## Short problem
Below you will find a set of lines. Repeat them all exactly.

_ _ _ _

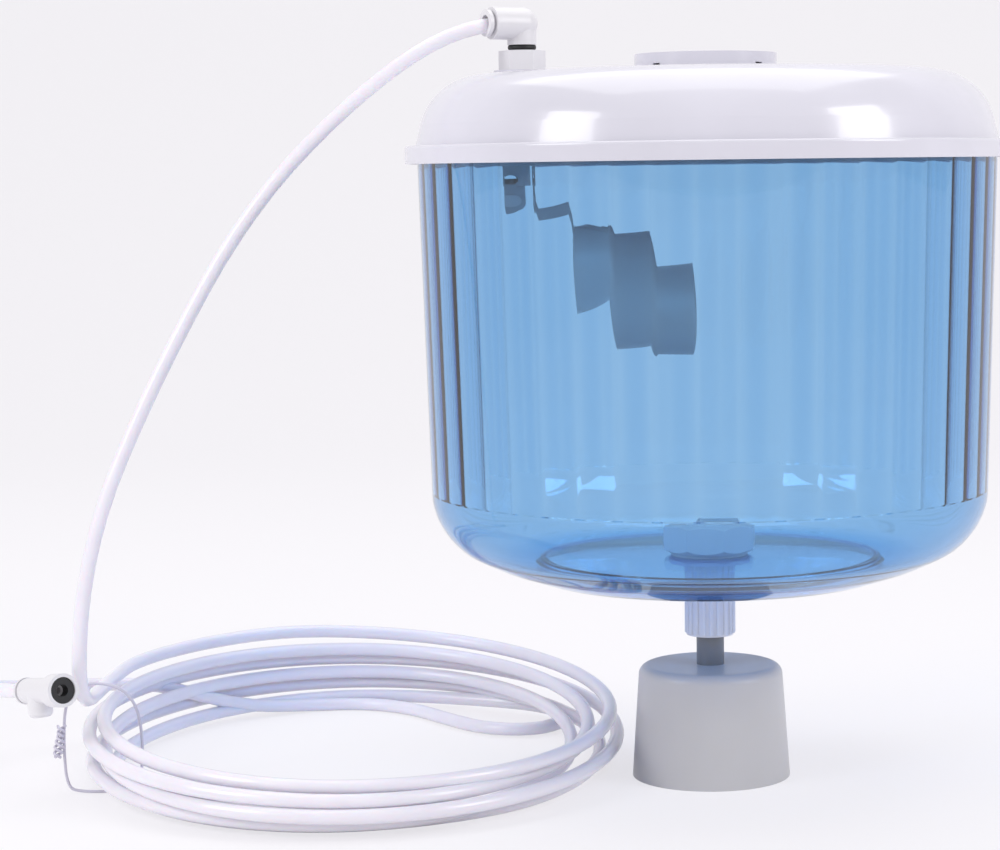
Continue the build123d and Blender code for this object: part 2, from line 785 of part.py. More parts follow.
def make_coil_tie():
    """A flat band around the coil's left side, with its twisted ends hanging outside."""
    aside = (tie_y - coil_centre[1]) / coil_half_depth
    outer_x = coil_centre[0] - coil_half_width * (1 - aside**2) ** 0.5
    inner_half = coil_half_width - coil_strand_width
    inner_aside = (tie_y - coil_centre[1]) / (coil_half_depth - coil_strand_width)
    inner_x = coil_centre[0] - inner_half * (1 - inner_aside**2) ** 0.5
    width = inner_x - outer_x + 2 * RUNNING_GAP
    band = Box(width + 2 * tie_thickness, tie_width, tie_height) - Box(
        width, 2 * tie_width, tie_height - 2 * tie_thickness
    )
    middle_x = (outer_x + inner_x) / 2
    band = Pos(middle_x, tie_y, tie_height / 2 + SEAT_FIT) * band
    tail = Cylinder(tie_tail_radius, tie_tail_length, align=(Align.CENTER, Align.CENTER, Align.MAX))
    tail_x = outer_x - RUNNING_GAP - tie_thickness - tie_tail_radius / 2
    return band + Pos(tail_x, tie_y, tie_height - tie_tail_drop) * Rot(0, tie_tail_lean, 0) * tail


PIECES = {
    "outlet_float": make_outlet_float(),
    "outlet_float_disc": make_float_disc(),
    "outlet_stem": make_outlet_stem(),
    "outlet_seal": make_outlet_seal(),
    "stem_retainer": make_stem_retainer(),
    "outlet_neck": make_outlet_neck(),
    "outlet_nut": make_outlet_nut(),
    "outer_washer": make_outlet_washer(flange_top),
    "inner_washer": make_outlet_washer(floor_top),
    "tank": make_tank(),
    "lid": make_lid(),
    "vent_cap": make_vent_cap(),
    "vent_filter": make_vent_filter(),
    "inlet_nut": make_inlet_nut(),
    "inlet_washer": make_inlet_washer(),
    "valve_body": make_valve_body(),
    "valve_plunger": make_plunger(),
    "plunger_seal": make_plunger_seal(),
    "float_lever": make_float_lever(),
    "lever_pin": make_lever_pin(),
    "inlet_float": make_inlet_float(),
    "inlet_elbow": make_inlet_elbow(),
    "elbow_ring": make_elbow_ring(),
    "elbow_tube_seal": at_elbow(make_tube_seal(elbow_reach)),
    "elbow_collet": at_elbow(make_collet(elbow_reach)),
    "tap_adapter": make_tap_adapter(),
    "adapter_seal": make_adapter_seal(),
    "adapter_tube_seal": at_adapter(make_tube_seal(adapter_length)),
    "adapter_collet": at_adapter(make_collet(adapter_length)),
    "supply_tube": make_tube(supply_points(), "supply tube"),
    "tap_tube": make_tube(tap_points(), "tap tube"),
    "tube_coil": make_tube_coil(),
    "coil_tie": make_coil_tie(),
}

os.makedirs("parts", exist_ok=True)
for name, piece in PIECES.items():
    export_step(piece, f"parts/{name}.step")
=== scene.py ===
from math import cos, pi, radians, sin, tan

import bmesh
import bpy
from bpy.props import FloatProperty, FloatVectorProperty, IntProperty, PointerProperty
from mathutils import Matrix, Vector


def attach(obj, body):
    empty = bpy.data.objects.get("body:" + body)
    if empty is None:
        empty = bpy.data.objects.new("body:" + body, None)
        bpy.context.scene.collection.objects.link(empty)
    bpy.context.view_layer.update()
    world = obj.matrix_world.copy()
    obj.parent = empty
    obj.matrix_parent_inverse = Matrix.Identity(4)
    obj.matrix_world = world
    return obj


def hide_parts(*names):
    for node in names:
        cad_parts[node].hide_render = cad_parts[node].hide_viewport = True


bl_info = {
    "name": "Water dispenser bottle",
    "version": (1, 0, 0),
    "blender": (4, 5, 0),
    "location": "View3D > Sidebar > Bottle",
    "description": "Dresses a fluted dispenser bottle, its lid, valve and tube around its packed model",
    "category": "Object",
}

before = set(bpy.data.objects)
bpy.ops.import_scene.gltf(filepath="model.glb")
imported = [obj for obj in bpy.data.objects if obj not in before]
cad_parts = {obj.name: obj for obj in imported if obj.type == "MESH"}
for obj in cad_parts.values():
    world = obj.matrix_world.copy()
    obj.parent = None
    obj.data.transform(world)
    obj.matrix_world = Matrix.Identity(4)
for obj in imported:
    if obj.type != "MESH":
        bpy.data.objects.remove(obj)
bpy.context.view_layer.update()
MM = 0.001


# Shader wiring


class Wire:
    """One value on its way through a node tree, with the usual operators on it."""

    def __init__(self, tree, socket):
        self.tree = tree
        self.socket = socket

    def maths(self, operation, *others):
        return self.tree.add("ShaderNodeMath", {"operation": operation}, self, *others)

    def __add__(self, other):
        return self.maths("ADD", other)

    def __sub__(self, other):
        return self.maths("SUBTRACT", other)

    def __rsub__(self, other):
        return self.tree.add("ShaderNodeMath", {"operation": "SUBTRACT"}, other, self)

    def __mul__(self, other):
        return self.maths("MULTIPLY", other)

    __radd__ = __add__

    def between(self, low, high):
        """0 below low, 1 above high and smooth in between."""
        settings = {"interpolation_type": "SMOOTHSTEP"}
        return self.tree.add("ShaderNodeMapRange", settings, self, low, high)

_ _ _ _

## Output
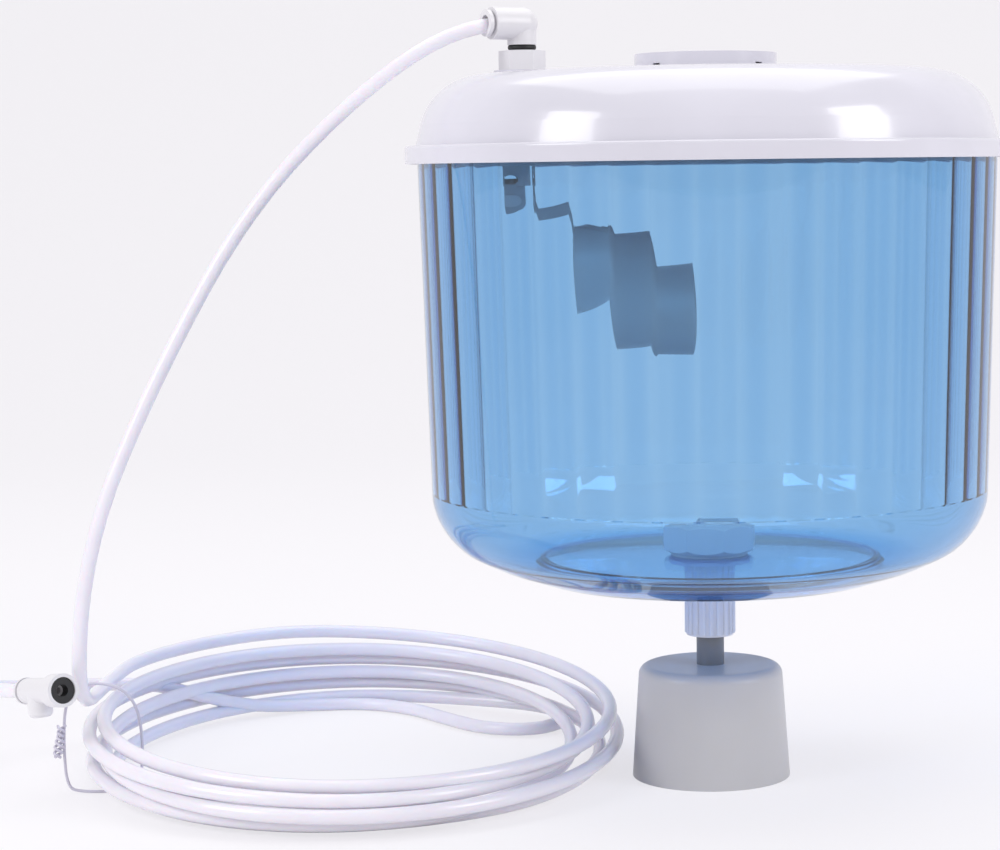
Continue the build123d and Blender code for this object: part 2, from line 785 of part.py. More parts follow.
def make_coil_tie():
    """A flat band around the coil's left side, with its twisted ends hanging outside."""
    aside = (tie_y - coil_centre[1]) / coil_half_depth
    outer_x = coil_centre[0] - coil_half_width * (1 - aside**2) ** 0.5
    inner_half = coil_half_width - coil_strand_width
    inner_aside = (tie_y - coil_centre[1]) / (coil_half_depth - coil_strand_width)
    inner_x = coil_centre[0] - inner_half * (1 - inner_aside**2) ** 0.5
    width = inner_x - outer_x + 2 * RUNNING_GAP
    band = Box(width + 2 * tie_thickness, tie_width, tie_height) - Box(
        width, 2 * tie_width, tie_height - 2 * tie_thickness
    )
    middle_x = (outer_x + inner_x) / 2
    band = Pos(middle_x, tie_y, tie_height / 2 + SEAT_FIT) * band
    tail = Cylinder(tie_tail_radius, tie_tail_length, align=(Align.CENTER, Align.CENTER, Align.MAX))
    tail_x = outer_x - RUNNING_GAP - tie_thickness - tie_tail_radius / 2
    return band + Pos(tail_x, tie_y, tie_height - tie_tail_drop) * Rot(0, tie_tail_lean, 0) * tail


PIECES = {
    "outlet_float": make_outlet_float(),
    "outlet_float_disc": make_float_disc(),
    "outlet_stem": make_outlet_stem(),
    "outlet_seal": make_outlet_seal(),
    "stem_retainer": make_stem_retainer(),
    "outlet_neck": make_outlet_neck(),
    "outlet_nut": make_outlet_nut(),
    "outer_washer": make_outlet_washer(flange_top),
    "inner_washer": make_outlet_washer(floor_top),
    "tank": make_tank(),
    "lid": make_lid(),
    "vent_cap": make_vent_cap(),
    "vent_filter": make_vent_filter(),
    "inlet_nut": make_inlet_nut(),
    "inlet_washer": make_inlet_washer(),
    "valve_body": make_valve_body(),
    "valve_plunger": make_plunger(),
    "plunger_seal": make_plunger_seal(),
    "float_lever": make_float_lever(),
    "lever_pin": make_lever_pin(),
    "inlet_float": make_inlet_float(),
    "inlet_elbow": make_inlet_elbow(),
    "elbow_ring": make_elbow_ring(),
    "elbow_tube_seal": at_elbow(make_tube_seal(elbow_reach)),
    "elbow_collet": at_elbow(make_collet(elbow_reach)),
    "tap_adapter": make_tap_adapter(),
    "adapter_seal": make_adapter_seal(),
    "adapter_tube_seal": at_adapter(make_tube_seal(adapter_length)),
    "adapter_collet": at_adapter(make_collet(adapter_length)),
    "supply_tube": make_tube(supply_points(), "supply tube"),
    "tap_tube": make_tube(tap_points(), "tap tube"),
    "tube_coil": make_tube_coil(),
    "coil_tie": make_coil_tie(),
}

os.makedirs("parts", exist_ok=True)
for name, piece in PIECES.items():
    export_step(piece, f"parts/{name}.step")
=== scene.py ===
from math import cos, pi, radians, sin, tan

import bmesh
import bpy
from bpy.props import FloatProperty, FloatVectorProperty, IntProperty, PointerProperty
from mathutils import Matrix, Vector


def attach(obj, body):
    empty = bpy.data.objects.get("body:" + body)
    if empty is None:
        empty = bpy.data.objects.new("body:" + body, None)
        bpy.context.scene.collection.objects.link(empty)
    bpy.context.view_layer.update()
    world = obj.matrix_world.copy()
    obj.parent = empty
    obj.matrix_parent_inverse = Matrix.Identity(4)
    obj.matrix_world = world
    return obj


def hide_parts(*names):
    for node in names:
        cad_parts[node].hide_render = cad_parts[node].hide_viewport = True


bl_info = {
    "name": "Water dispenser bottle",
    "version": (1, 0, 0),
    "blender": (4, 5, 0),
    "location": "View3D > Sidebar > Bottle",
    "description": "Dresses a fluted dispenser bottle, its lid, valve and tube around its packed model",
    "category": "Object",
}

before = set(bpy.data.objects)
bpy.ops.import_scene.gltf(filepath="model.glb")
imported = [obj for obj in bpy.data.objects if obj not in before]
cad_parts = {obj.name: obj for obj in imported if obj.type == "MESH"}
for obj in cad_parts.values():
    world = obj.matrix_world.copy()
    obj.parent = None
    obj.data.transform(world)
    obj.matrix_world = Matrix.Identity(4)
for obj in imported:
    if obj.type != "MESH":
        bpy.data.objects.remove(obj)
bpy.context.view_layer.update()
MM = 0.001


# Shader wiring


class Wire:
    """One value on its way through a node tree, with the usual operators on it."""

    def __init__(self, tree, socket):
        self.tree = tree
        self.socket = socket

    def maths(self, operation, *others):
        return self.tree.add("ShaderNodeMath", {"operation": operation}, self, *others)

    def __add__(self, other):
        return self.maths("ADD", other)

    def __sub__(self, other):
        return self.maths("SUBTRACT", other)

    def __rsub__(self, other):
        return self.tree.add("ShaderNodeMath", {"operation": "SUBTRACT"}, other, self)

    def __mul__(self, other):
        return self.maths("MULTIPLY", other)

    __radd__ = __add__

    def between(self, low, high):
        """0 below low, 1 above high and smooth in between."""
        settings = {"interpolation_type": "SMOOTHSTEP"}
        return self.tree.add("ShaderNodeMapRange", settings, self, low, high)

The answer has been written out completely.